Beginning Again with the Body
The brain speaks loudest, but the body has the last word
For most of my twenties and early thirties, I lived in my head.
I devoured books on psychology, intimacy, trauma—trying to make sense of my origin story. The twists and turns of childhood.
I could name the parts.
Describe the patterns.
Break it all down neatly.
Intellectualize.
I thought knowing was enough; confused knowledge for wisdom. The more I consumed, the more I drifted.
How often have I been disconnected from my body?
And the body keeps score.
I feel it in my clenched jaw.
In the tension in my pelvic floor when I get turned on.
In the ache to prove I’m good enough.
In the years of porn, shame, and numbing.
The body has its own language.
“The longest journey you will ever take is the 18 inches from your head to your heart.”
- Anonymous
Unfortunately, cognition cannot bridge the gap.

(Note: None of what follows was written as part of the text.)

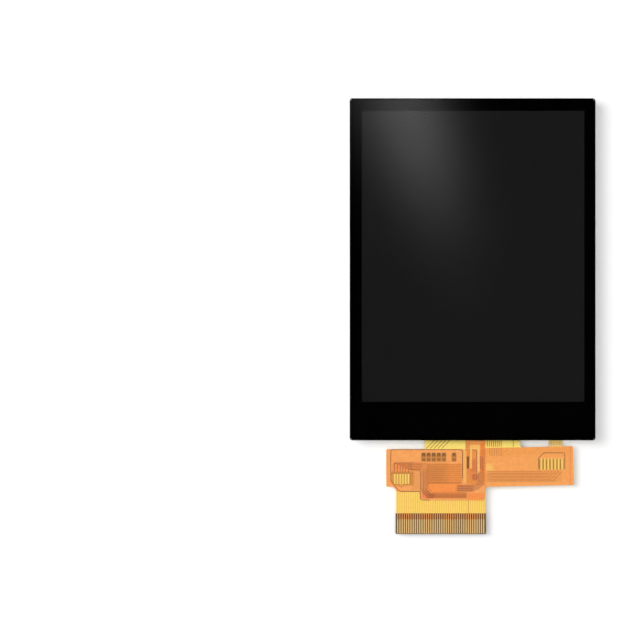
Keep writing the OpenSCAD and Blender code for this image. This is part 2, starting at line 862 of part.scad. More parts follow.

This is why embodiment is the gateway.
Because you can’t fuck, grieve, or lead from your head.
Because knowing doesn’t open your heart, or soften your belly, or draw a deep breath.
This is why we begin here.
Live Journal: Vanilla
She walked in and I caught it right away
Vanilla as we passed each other
I felt gripping in my chest
not like panic
More like the ache behind a sigh
The body remembers before words
I didn’t speak, but I must have flinched
Like an internal wincing
I didn’t chase a story. I just held it, and let it go
This is the practice. Witnessing the body speak.